Lastly, the Eighth Amendment extends due process to those who have been found guilty and find themselves in the third stage of law enforcement: punishment. Consistent with the principle that “the punishment must fit the crime,” the Eighth Amendment prohibits government from imposing wildly disproportionate financial penalties, such as a $500,000 fine for petty theft, or carrying out cruel and unusual punishments, such as drawing and quartering.
In short, while an individual’s life, liberty, and property can be restricted or denied, the government must satisfy principles of law designed to ensure that all persons are treated justly.

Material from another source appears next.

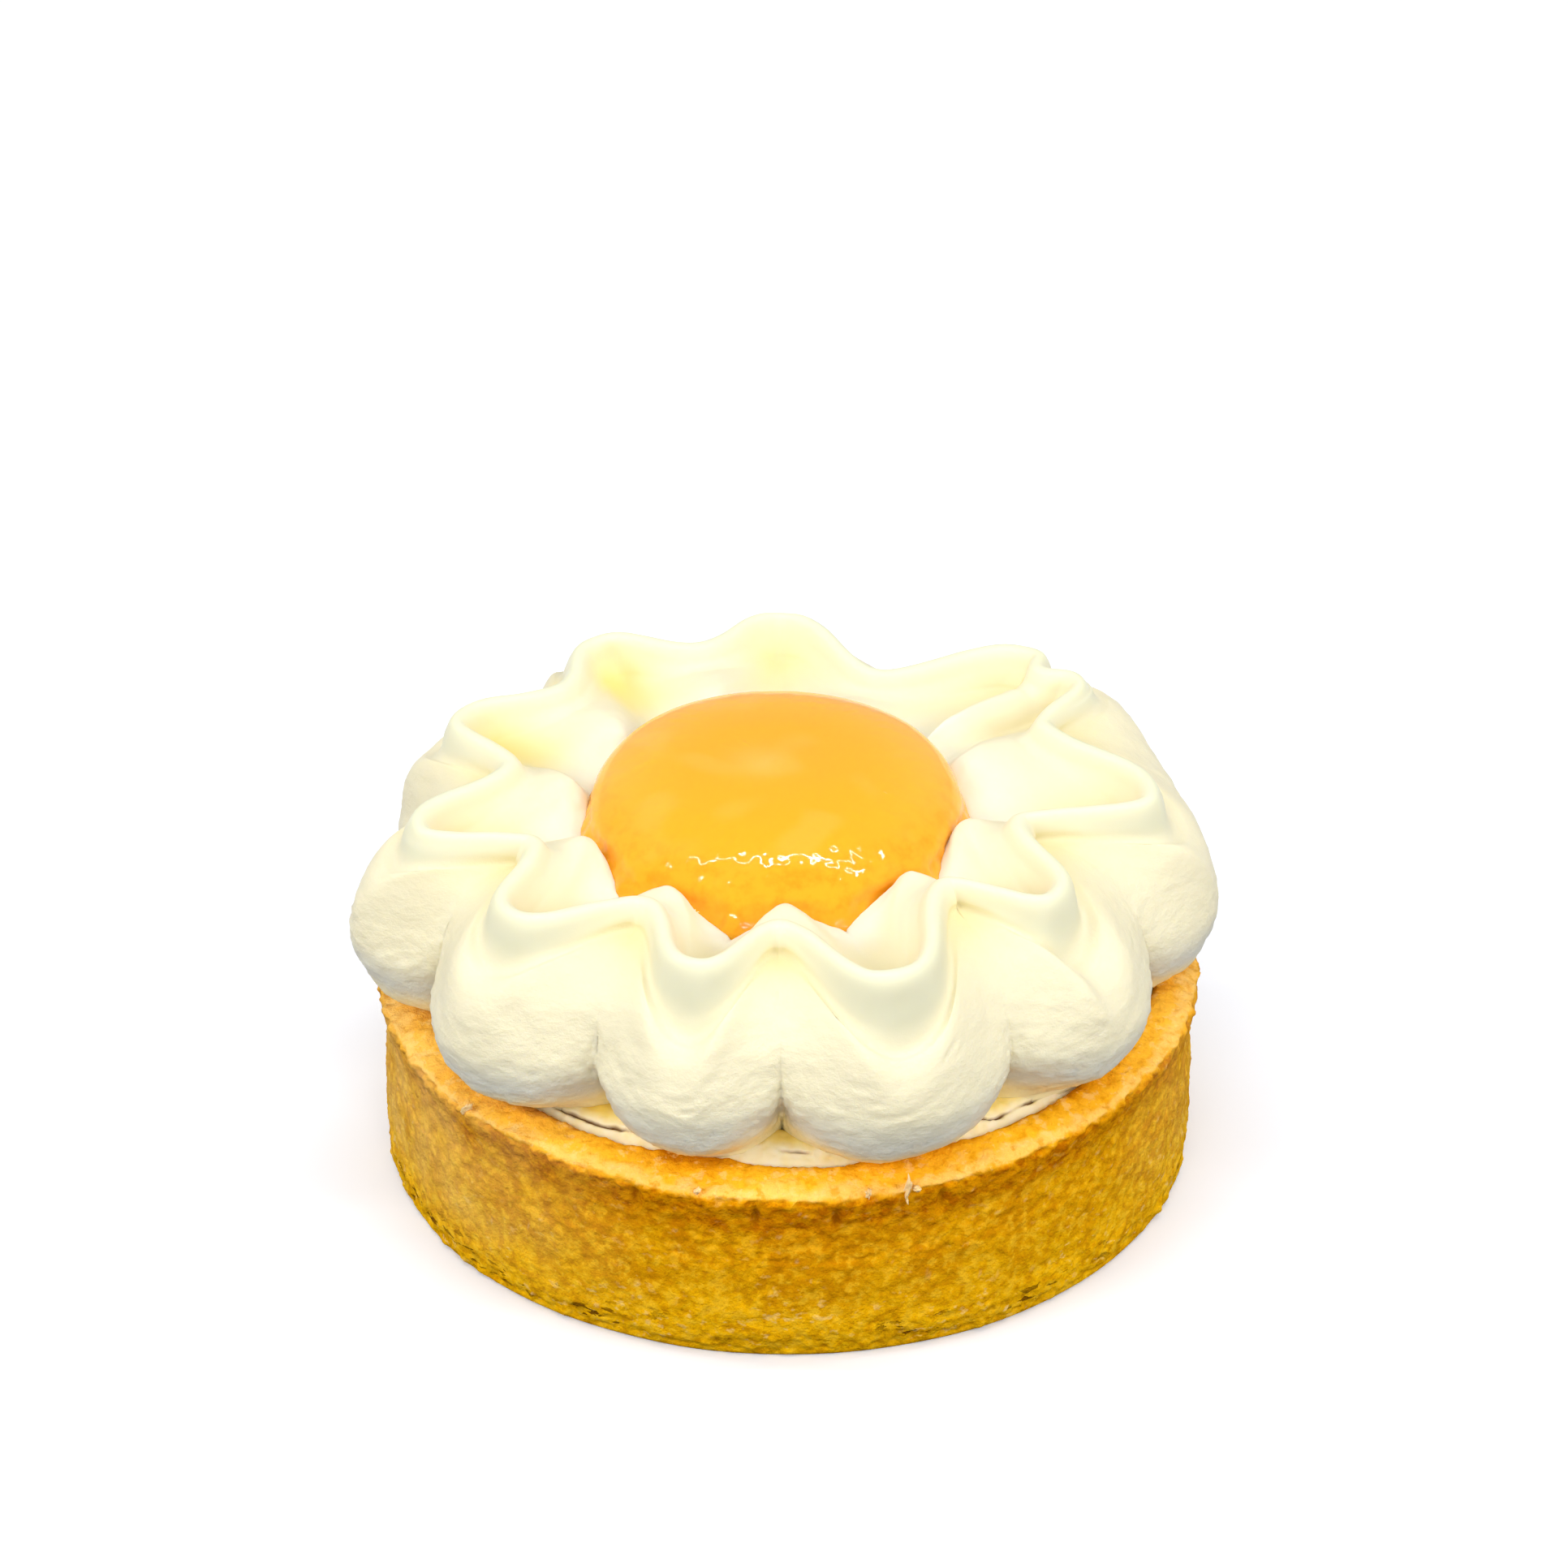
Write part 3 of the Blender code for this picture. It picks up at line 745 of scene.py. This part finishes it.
def puffed(phase):
    """How far an inner belly bulges, from 0 to 1: the root of 1 - (1 - phase)^2."""
    return np.sqrt(np.clip(1.0 - (1.0 - np.abs(phase)) ** 2, 0.0, 1.0))


def throat_reach(angle):
    """How far the hole between the inner bellies reaches from its middle in each direction."""
    there, phase, _, _, _, _, at_lobe, _, at_turn, _, _ = ring_columns(24)
    return np.interp(angle, leaned(there), mix(puffed(phase), at_lobe, at_turn), period=TURN)


def cream_surface(settings, lip_settings):
    """The ring's grid and masks: one rope of cream piped in a closed zigzag.

    Each key row follows the whole rope. Outside, the rope bulges at every lobe as a power of
    1 - phase^2 and has a groove at every turn, inside the other way round. Rows beside the
    crest keep their distance from it along its plan normal. Wrinkles, lumps and pores then
    move the skin along its normal, but hardly where the steep face folds in at a turn.
    """
    (angle, phase, half, crest_reach, belly, swell, lobe_foot, turn_reach, turn_foot, lead,
     groove) = ring_columns(settings.columns)
    outside = angle + np.radians(lead) * phase ** 2
    swing = np.cos(math.pi * phase)
    wave = 0.5 + 0.5 * swing
    bend = 0.5 + 0.5 * mix(0.6 * wave, swing, np.sin(math.pi / 2.0 * swing))
    bend = bend - 0.03 * np.sin(math.pi * phase) ** 2
    bulge = np.clip(1.0 - phase ** 2, 0.0, 1.0) ** 0.68
    reach = mix(bend, turn_reach, crest_reach)
    crest = np.stack([reach * np.cos(angle), reach * np.sin(angle)], axis=1)
    ahead = np.roll(crest, -1, axis=0) - np.roll(crest, 1, axis=0)
    normal = np.stack([ahead[:, 1], -ahead[:, 0]], axis=1)
    normal = normal / np.linalg.norm(normal, axis=1, keepdims=True)
    leaning = normal[:, 0] * np.cos(angle) + normal[:, 1] * np.sin(angle)
    sideways = normal[:, 1] * np.cos(angle) - normal[:, 0] * np.sin(angle)
    centre = 0.5 * (JELLY_LOW.x + JELLY_HIGH.x) / MM
    bore = settings.bore / MM
    foot = settings.foot / MM
    top = settings.crest / MM - 0.3 - 1.1 * bump(np.degrees(angle), 424.0, 16.0)
    over_rim = lip_height(angle, lip_settings) + 1.4
    ridge = 26.8 + 0.9 * (groove - GROOVE_REACH)
    swollen = swell - BELLY_HEIGHT

    def beside(offset, turn_drop, lobe_drop, power=1.0):
        """A row at a distance from the crest, kept short of the next turn or lobe middle.

        The drops are how far below the crest it lies at those two, the power how late it goes
        from one to the other.
        """
        radius = reach + offset * leaning
        shift = offset * sideways / radius
        room = np.where(shift * phase > 0.0, 1.0 - np.abs(phase), np.abs(phase)) * half + 1.0e-6
        moved = shift * room / (room + np.abs(shift))
        share = (0.5 + 0.5 * np.cos(math.pi * (phase + moved / half))) ** power
        return turned(radius, top - mix(share, turn_drop, lobe_drop), angle + moved)

    def outer(share, turn_radius, lobe_radius, turn_height, lobe_height):
        """A row of the outside: how much it bulges is its share."""
        return turned(mix(share, turn_radius, lobe_radius),
                      mix(wave, turn_height, lobe_height), outside)

    def shoulder(start, goal, degrees):
        """A row on a quarter of an ellipse: it leaves the start level and meets the goal steep."""
        bow = math.radians(degrees)
        out = math.sin(bow)
        return start + (goal - start) * np.array([out, out, 1.0 - math.cos(bow)])

    def belly_row(sharp):
        """The belly's widest row, with that share of its outline creased at the turns."""
        return outer(mix(sharp, wave, bulge), groove - 1.1 * sharp, belly, ridge, swell)

    def throat_row(sharp):
        """The inner bellies' narrowest row, with that share of it creased at the lobes."""
        return turned(mix(mix(sharp, 1.0 - wave, puff), lobe_foot, turn_foot),
                      mix(wave, 35.6, 34.4), leaned(angle), centre)

    puff = puffed(phase)
    facing_front = np.clip(np.cos(angle - math.radians(285.0)), 0.0, 1.0) ** 1.5
    drop = np.maximum(4.7 + 2.7 * facing_front - 0.4 * swollen, 3.0)
    wall_foot = beside(mix(wave, 2.2, 2.5), 2.5, drop, 1.8)
    pocket = beside(-3.4, 1.9, 3.8)
    keys = [
        turned(mix(bulge, 29.4, 33.6), foot, outside),
        outer(bulge, groove - 6.1, 35.4, 20.5, over_rim + 0.1),
        outer(bulge, groove - 5.1, belly - 3.1, 21.8, over_rim + 0.35),
        outer(bulge, groove - 3.4, belly - 1.1, ridge - 2.8, over_rim + 2.2 + 0.9 * swollen),
        belly_row(0.7),
        *(shoulder(wall_foot, belly_row(sharp), bow)
          for sharp, bow in ((0.3, 72.0), (0.05, 54.0), (0.0, 36.0), (0.0, 17.0))),
        wall_foot,
        beside(1.75, 1.8, 0.74 * drop, 1.4),
        beside(1.4, 1.1, 0.44 * drop),
        *(beside(*row) for row in ((1.05, 0.55, 1.1), (0.6, 0.15, 0.25), (0.0, 0.0, 0.0),
                                   (-0.6, 0.2, 0.2), (-1.05, 0.8, 0.8), (-1.5, 1.5, 1.9),
                                   (-2.4, 1.8, 3.1))),
        pocket,
        *(shoulder(pocket, throat_row(sharp), bow)
          for sharp, bow in ((0.2, 22.0), (0.5, 45.0), (0.8, 68.0))),
        throat_row(1.0),
        turned(bore, 33.0, leaned(angle), centre),
        turned(bore, foot, leaned(angle), centre),
    ]
    steps = (3, 5, 8, 8, 9, 9, 8, 8, 6, 5, 4, 4, 3, 3, 3, 3, 4, 5, 5, 6, 7, 7, 6, 4, 3, 2)
    grid, place = woven(keys, steps, True)
    # The inner bellies' tops are raised.
    grid[..., 2] += 0.9 * (1.0 - wave ** 1.5) * bump(place, 20.4, 1.5)
    facing = outward(grid, True)

    # Place 9 is the steep face's foot, 14 the crest, 19 the inner pocket, 23 the throat.
    shown = eased(place, 0.6, 1.6) * eased(place, 24.5, 23.5)
    low = eased(place, 1.0, 2.0) * eased(place, 7.4, 3.6)
    outside_of = eased(place, 1.0, 2.0) * eased(place, 10.5, 9.0)
    smooth = bump(place, 13.4, 3.8)
    tangent = np.broadcast_to(angle * 40.0, grid.shape[:2])
    reach_of = np.linalg.norm(grid[..., :2], axis=2)
    grid_angle = np.arctan2(grid[..., 1], grid[..., 0]) % TURN
    drawn = np.stack([tangent / 1.7, grid[..., 2] / 0.75, reach_of / 0.75], axis=2)
    lumps = (1.0 - 0.55 * smooth) * (0.28 * noise(grid, 7.0, 31) + 0.14 * noise(grid, 2.8, 32))
    patchy = eased(noise(grid, 5.0, 45), -0.45, 0.35)
    wrinkles = 0.2 * noise(drawn, 1.0, 33) + 0.14 * noise(drawn, 0.5, 34)
    wrinkles = low * (0.4 + 0.6 * patchy) * wrinkles
    soft = (1.0 - 0.85 * smooth) * (0.08 * noise(grid, 1.4, 35) + 0.035 * noise(grid, 0.7, 46))
    pits = pores(drawn, 1.0, 0.16, 0.48, 36) * (0.25 + 0.75 * low) * outside_of
    small = pores(grid, 0.95, 0.30, 0.42, 47) * (0.15 + 0.85 * low) * outside_of * patchy
    big = pores(grid, 4.2, 0.18, 0.75, 48) * outside_of
    creases = sum(bump(np.degrees(grid_angle), at, 2.0) * eased(place, start, start + 3.0)
                  * eased(place, 20.5, 18.0) for at, start in ((91.5, 12.6), (122.5, 14.6)))
    calm = 1.0 - 0.95 * (1.0 - bend) ** 3 * bump(place, 11.3, 2.0)
    relief = shown * calm * (lumps + wrinkles + soft - 0.34 * pits - 0.22 * small - 0.42 * big
                             - 0.2 * outside_of - 0.6 * creases)
    grid = grid + relief[..., None] * facing
    grid[..., 2] = np.minimum(grid[..., 2], settings.crest / MM)

    # Painted shade: yellow at the turns and in the inner pockets, most at the back left.
    turn_back = np.mod(angle - math.radians(140.0) + math.pi, TURN) - math.pi
    back_left = bump(np.abs(turn_back), 0.0, 0.7)
    caved = 0.42 * (1.0 - bend) * bump(place, 9.0, 1.4)
    caved = caved + bend * (0.3 + 0.7 * back_left) * bump(place, 19.0, 2.0)
    return grid, {
        # The crest mask also carries a painted sheen in the colour.
        "crest": bump(place, 13.6, 2.0),
        "hollow": caved,
        # Painted shade on the steep face below the crest.
        "face": 0.8 * bend * bump(place, 10.8, 1.3),
        # Painted light: the inner bellies' tint offsets the jelly's orange light.
        "inner": 0.9 * eased(place, 20.0, 22.0),
        "rough": 0.15 + 0.85 * outside_of * (0.4 + 0.6 * low),
        # Painted shade under the bellies.
        "under": 0.7 * eased(place, 4.6, 2.6),
        # Painted bounce light from the filling at the cream's foot.
        "glow": 0.9 * eased(place, 3.4, 2.2),
    }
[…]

While the due process rights enshrined in the United States Constitution are meant to protect the innocent and promote the fair administration of justice, some persons believe that at least some of these rights have been interpreted too broadly, tipping the legal balance in favor of society’s worst criminals. Under the Exclusionary Rule of the Fourth Amendment, for example, evidence of guilt may be inadmissible due to technicalities that are unclear to police officers. Other persons argue that the Miranda Rule may obstruct interrogation of suspects, as the prosecution must prove that the suspect was both fully aware of, and voluntarily waived, his/her right to remain silent and to have a lawyer present during all police questioning. Still other persons question the wisdom of recent Supreme Court rulings declaring the death penalty or mandatory life sentences for anyone under the age of 18, regardless of crime, to be violations of the Eighth Amendment’s prohibition of cruel and unusual punishments.
It is the commitment to this principle that makes the United States, as John Adams once noted, “a government of laws, and not of men.”
Political controversy concerning due process guarantees is to be expected in a rights-oriented republic. In the end, steadfast protection of rights for those accused of crimes serves to protect us all. It is the commitment to this principle that makes the United States, as John Adams once noted, “a government of laws, and not of men” (John Adams, Novanglus; Or, A History Of The Dispute With America From Its Origin, In 1754, To The Present Time, 1775).